Codere creditors approve deal to take control of business as Q1 revenue drops

| By Daniel O'Boyle
Codere announced its creditors have approved a plan to take control of its business as the operator's financial struggles continued in Q1, with revenue down 54.3% to €127.2m (£109.9m/$155.1m) amid venue closures in almost all of its key markets.
Codere

Codere said that the decline in revenue was due to “the restrictive measures adopted in many countries in response to the health crisis”.

This included Codere’s operation in Italy, Codere’s largest market, being closed for the entire quarter, generating no revenue after €60.2m in Q1 of 2020.

It also had to deal with new closures during the quarter in Mexico, Argentina and Panama, plus further restrictions elsewhere.
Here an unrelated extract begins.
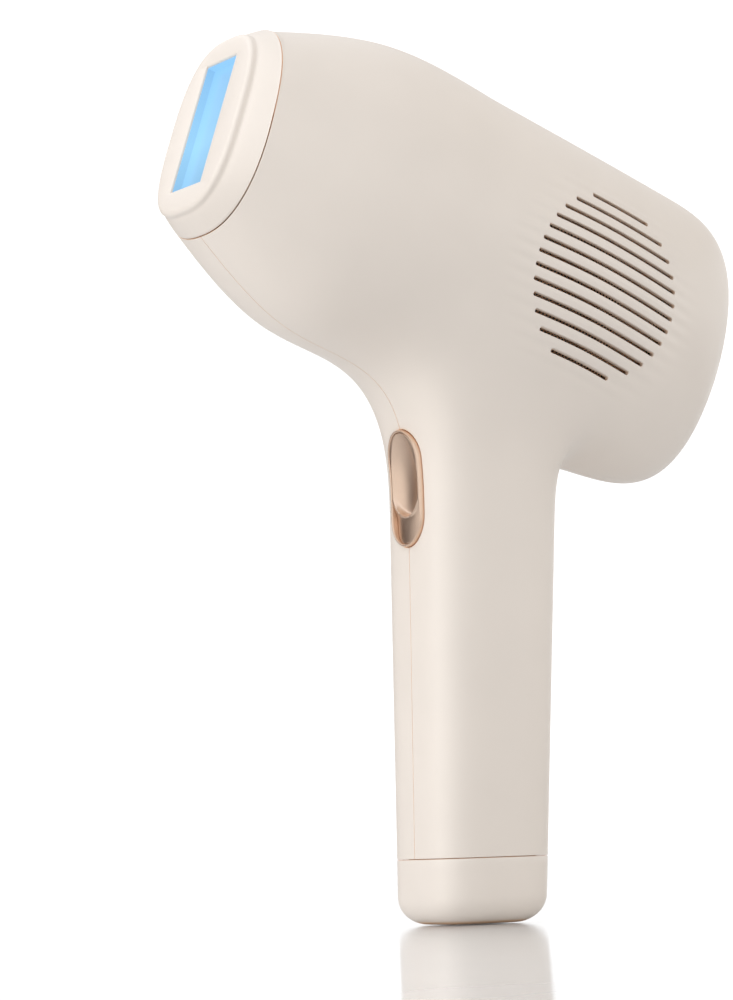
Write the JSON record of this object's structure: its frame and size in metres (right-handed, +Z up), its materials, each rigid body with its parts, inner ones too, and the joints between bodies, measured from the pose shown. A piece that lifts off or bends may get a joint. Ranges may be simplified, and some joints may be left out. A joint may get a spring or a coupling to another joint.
{
  "type": "ipl hair remover",
  "caption": "Hand-held flash-lamp hair remover with a tilted head, upright handle, blue-lit window in a pull-off lamp head, slotted side vents and a rose-gold flash button.",
  "frame": {"origin": "centre of the flat base that the handle stands on", "axes": "+Z up along the handle, -X towards the lamp window, Y across, Y = 0 the plane of symmetry of the casing"},
  "size_m": [0.1512, 0.0714, 0.2146],
  "materials": {
    "ivory_plastic": "satin, fine moulded grain",
    "rose_gold": "satin rose-gold plating over plastic",
    "filter_glass": "polished, pale blue glow",
    "bright_reflector": "polished",
    "white_ceramic": "unglazed, matt",
    "black_plastic": "fine matt",
    "grey_plastic": "satin",
    "smoked_lens": "polished, dark",
    "contact_brass": "bright",
    "fin_aluminium": "extruded, satin",
    "screw_steel": "plated",
    "board_green": "solder resist, satin",
    "coil_copper": "taped copper winding",
    "capacitor_sleeve": "shrink sleeve, glossy"
  },
  "bodies": {
    "body": {"left_shell": "ivory_plastic", "right_shell": "ivory_plastic", "bottom_cap": "ivory_plastic", "rear_panel": "ivory_plastic", "display_lens": "smoked_lens", "power_switch": "black_plastic", "control_board": "board_green", "contact_socket": "black_plastic", "heat_sink": "fin_aluminium", "fan_frame": "black_plastic", "fan_screw_1": "screw_steel", "fan_screw_2": "screw_steel", "fan_screw_3": "screw_steel", "fan_screw_4": "screw_steel", "left_vent_screen": "rose_gold", "right_vent_screen": "rose_gold", "button_bezel": "rose_gold", "trigger_switch": "black_plastic", "button_board": "board_green", "main_board": "board_green", "trigger_coil": "coil_copper", "store_capacitor": "capacitor_sleeve", "dc_inlet": "black_plastic"},
    "lamp_head": {"nose_cover": "ivory_plastic", "window_glass": "filter_glass", "reflector": "bright_reflector", "flash_lamp": "filter_glass", "lamp_holder_upper": "white_ceramic", "lamp_holder_lower": "white_ceramic", "lamp_frame": "black_plastic", "contact_pin_upper": "contact_brass", "contact_pin_lower": "contact_brass"},
    "fan": {"fan_rotor": "grey_plastic", "fan_shaft": "screw_steel"},
    "flash_button": {"flash_button": "rose_gold", "trigger_plunger": "grey_plastic"},
    "power_button": {"power_button": "rose_gold"}
  },
  "joints": [
    {"name": "lamp_head_slide", "type": "slide", "parent": "body", "child": "lamp_head", "axis": [-0.9461, 0, 0.3239], "range_m": [0, 0.035]},
    {"name": "fan_spin", "type": "hinge", "parent": "body", "child": "fan", "pos_m": [0.02583, 0, 0.15229], "axis": [0, 1, 0], "continuous": true},
    {"name": "flash_button_press", "type": "slide", "parent": "body", "child": "flash_button", "axis": [1, 0, 0], "range_m": [0, 0.0012], "stiffness_N_per_m": 1500, "springref_m": -0.0008},
    {"name": "power_button_press", "type": "slide", "parent": "body", "child": "power_button", "axis": [-0.9461, 0, 0.3239], "range_m": [0, 0.0008], "stiffness_N_per_m": 1500, "springref_m": -0.0008}
  ]
}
Mexico revenue was down 63.5% to €22.1m, Panama revenue dropped 60.1% to €5.8m and Argentina revenue declined 41.4% to €38.0m.

In Spain, Codere’s second-largest market in 2020, revenue was down 34.3% to €26.6m.

The operator’s online business was more successful, but failed to outweigh the retail declines, with revenue up 23.6% to €19.8m.

“The group’s business continues to be affected by the impact of the pandemic, which continues to be severe in many of the countries where the company operates,” it said.

Codere’s earnings before interest, tax, depreciation and amortisation (EBITDA) came to €3.5m, down 92.7%. While every non-Italy market reported positive EBITDA, its Italy segment reported an EBITDA loss.

“The decline in income could not be fully balanced by the decrease in operating expenses, despite the significant measures for efficiency and cost savings implemented during the pandemic,” Codere said.

After further costs such as interest and tax, Codere’s overall loss was €91.5m, which was less than the €97.1m loss the business had made in Q1, despite the lower revenue.

The operator also announced that 90% of its bondholders have now agreed to a debt capitalisation deal in which Codere’s current business will be brought under a new holding company, which will be 95% owned by those bondholders.

As the deal has now passed the necessary 75% approval mark, it is set to come into effect. Codere shareholders approved the deal earlier this month.

This deal will capitalise €367m worth of debt. In addition, Codere will raise a further €225m to keep itself afloat until its venues may reopen.

The operator expects this to happen in most of its markets in June or July, but said it may take longer in Argentina.